There are multiple parts to the data collection and data retrieval part of this application. Firstly, geo-referenced data was obtained on 1.88 million U.S wildfires from over a 24 year period. These were collected by the USDA Forestry Service.
https://www.kaggle.com/rtatman/188-million-us-wildfires Short, Karen C. 2017. Spatial wildfire occurrence data for the United States, 1992-2015 [FPA_FOD_20170508]. 4th Edition. Fort Collins, CO: Forest Service Research Data Archive. https://doi.org/10.2737/RDS-2013-0009.4
The main information we used from this includes fire size, fire cause, fire date and fire location.
Obtaining historical weather data for all of these locations was beyond our budget and we also required weather data from a large number of non-wildfire dates and locations to be able to analyse differences between situations when wildfires occur and when they don't.
We engaged in historical frequency analysis to determine dates and locations close to where a wildfire occurred however where a wildfire did not end up occurring. This allows us to compare the minor differences between situations where wildfires end up taking place and when they don't.
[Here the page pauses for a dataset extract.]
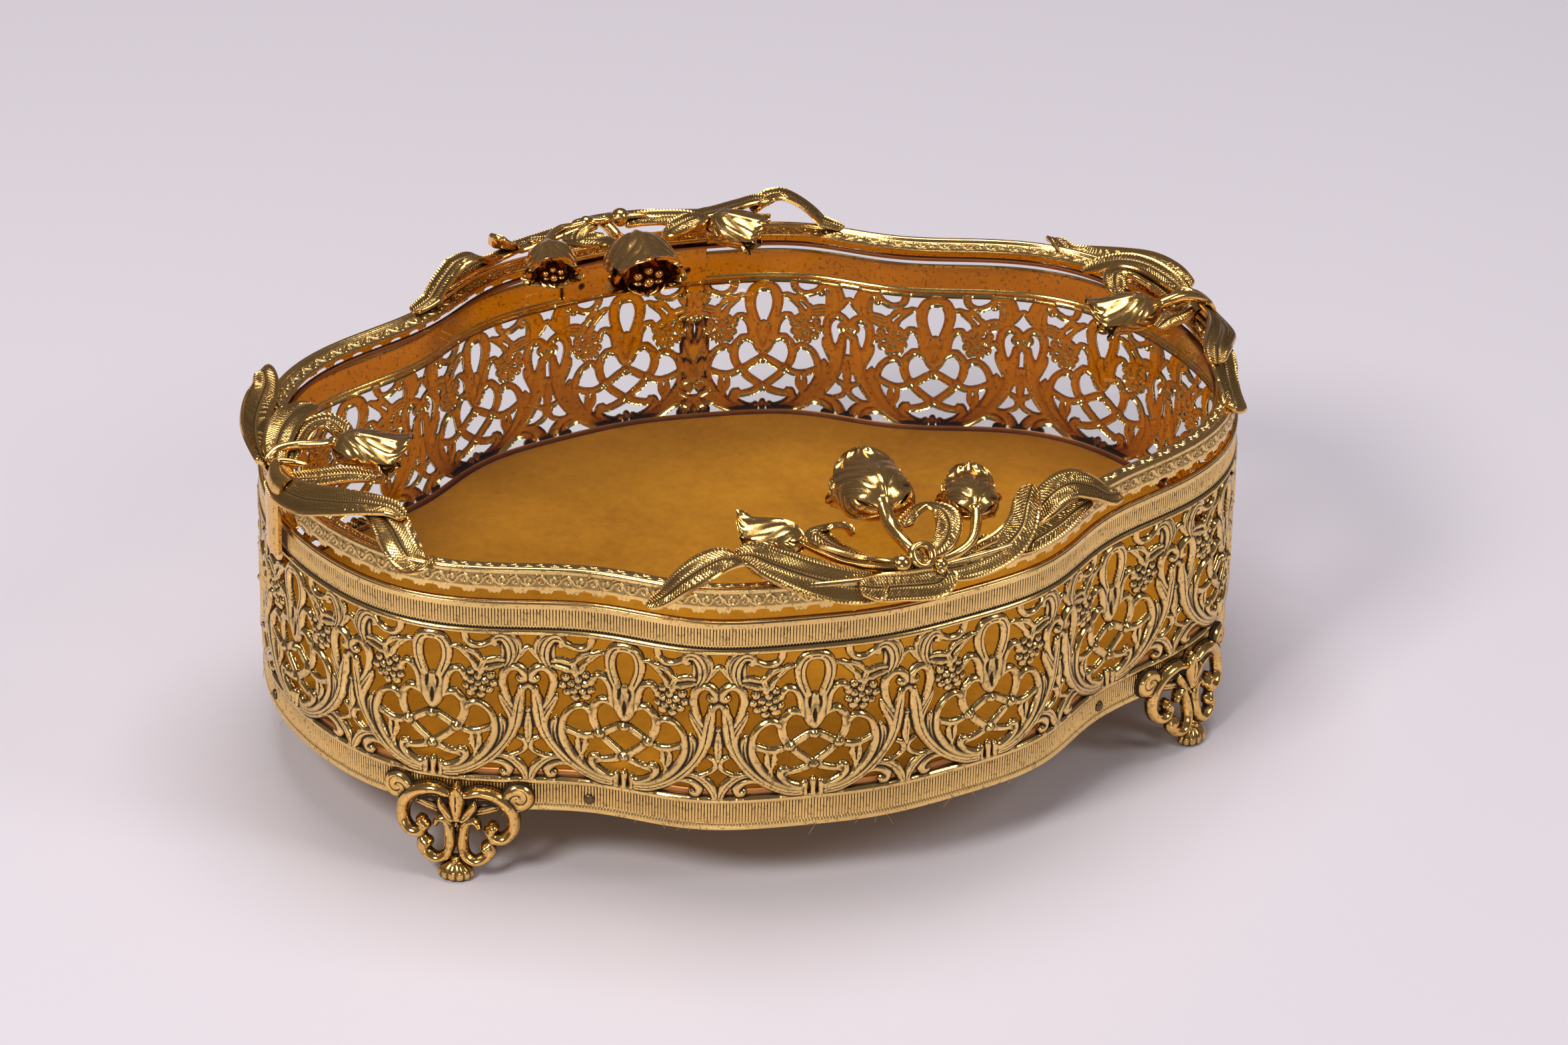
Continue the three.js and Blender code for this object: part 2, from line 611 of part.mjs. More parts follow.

We randomly selected 100,000 wildfires from the dataset to create a new dataset. For each separate location in the new dataset, we used the data obtained from the historical freqeuency analysis to choose 3 dates whereby a wildfire did not occur. This meant that we now had 400,000 datapoints in our new dataset.
Next, the Dark Sky API was utilised to obtain historical weather data for each of these 400,000 points. Several challenges were faced during this process however. The wildfire dataset provided dates in Julian date format meanwhilst we needed to provide UNIX timestamps to the Dark Sky API.
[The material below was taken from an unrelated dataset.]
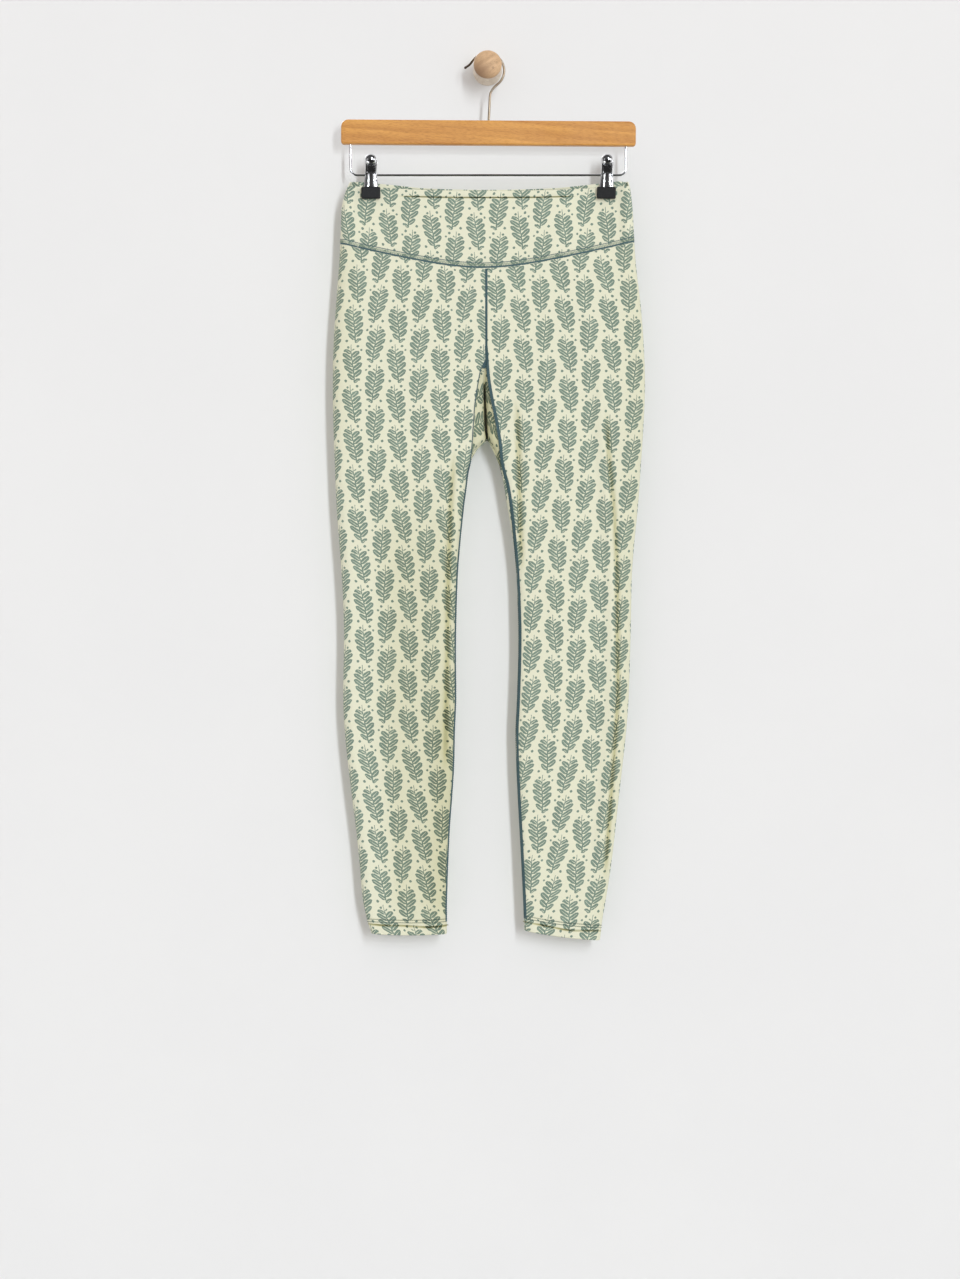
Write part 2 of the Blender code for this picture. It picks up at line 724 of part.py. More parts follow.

The following methodology was used to convert timescales:
from astropy.time import Time
element = Time(element, format='jd', scale='utc')
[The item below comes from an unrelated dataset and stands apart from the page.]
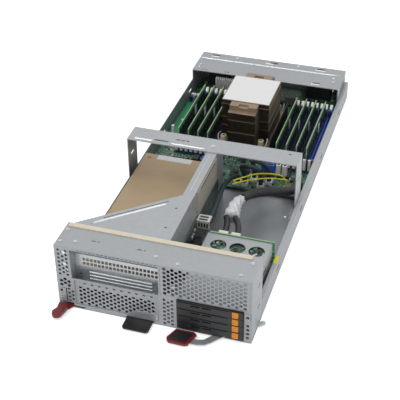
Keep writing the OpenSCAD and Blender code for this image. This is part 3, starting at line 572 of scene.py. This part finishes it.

element = element.datetime
element = calendar.timegm(element.timetuple())
The types of weather data we retrieved included: Dew Point, Humidity Day Time Temperature (average Temperature between sunrise and sunset), 24 hour average Temperature, Day Time Wind Gust (average Wind Gust between sunrise and sunset), 24-hour average Wind Gust, average Wind Speed, average Wind Bearing, Air Pressure, Precipitation Intensity, Precipitation Type and Cloud Cover.
We also attempted to retrieve UV Index information however the data was sadly incomplete for a lot of historical dates. There was also an attempt to use Google APIs to obtain elevation information for all these points and also for real-time points however we judged the financial cost of this was too high at the time.
Through this process we produced a dataset with 400,000 records. 4 records for each location, 1 of these records was when a wildfire occurred and 3 when a wildfire did not occur. All records had full weather information for the date and location as well. This was then used to train our model.
In regards to real-time data retrieval, we first needed accurate forest data. We judged that we could not use hard-coded locations or obtain locations from OpenStreetMap as the frequency and accuracy of locations varied too much between countries or even between cities.
We currently obtain forest locations from a 2014 world tree cover dataset. https://earthenginepartners.appspot.com/science-2013-global-forest/download_v1.2.html Data is sourced from: Hansen/UMD/Google/USGS/NASA
We consider all locations whereby the tree cover is over 50% to be a forest. The output of this was then filtered by granules to ensure we didn't have more locations than we could afford to purchase real-time weather data for.
The real-time data retrieval scripts obtain locations from the dataset we produce through tree cover analysis and obtain weather data for the following 6 days for each location.
The real-time weather data retrieved includes: Dew Point, Humidity Day Time Temperature (average Temperature between sunrise and sunset), 24 hour average Temperature, Day Time Wind Gust (average Wind Gust between sunrise and sunset), 24-hour average Wind Gust, average Wind Speed, average Wind Bearing, Air Pressure, Precipitation Intensity, Precipitation Type and Cloud Cover.
A Python script runs in the background of our server that reruns the real-time data retrieval process and wildfire prediction process on a daily basis to ensure we always provide the user with the most up to date information.
The retrieved weather data for each day is stored in a separate table on the same centralised database. Our prediction scripts retrieve data from this.
Whenever accesses the application, the Django framework's 'model' mechanism is used to retrieve wildfire predictions, fire station information and wind information all in one go rather than having multiple for loops which would have increased lag for the user.
There is also full logging and error catching throughout the data processing flow.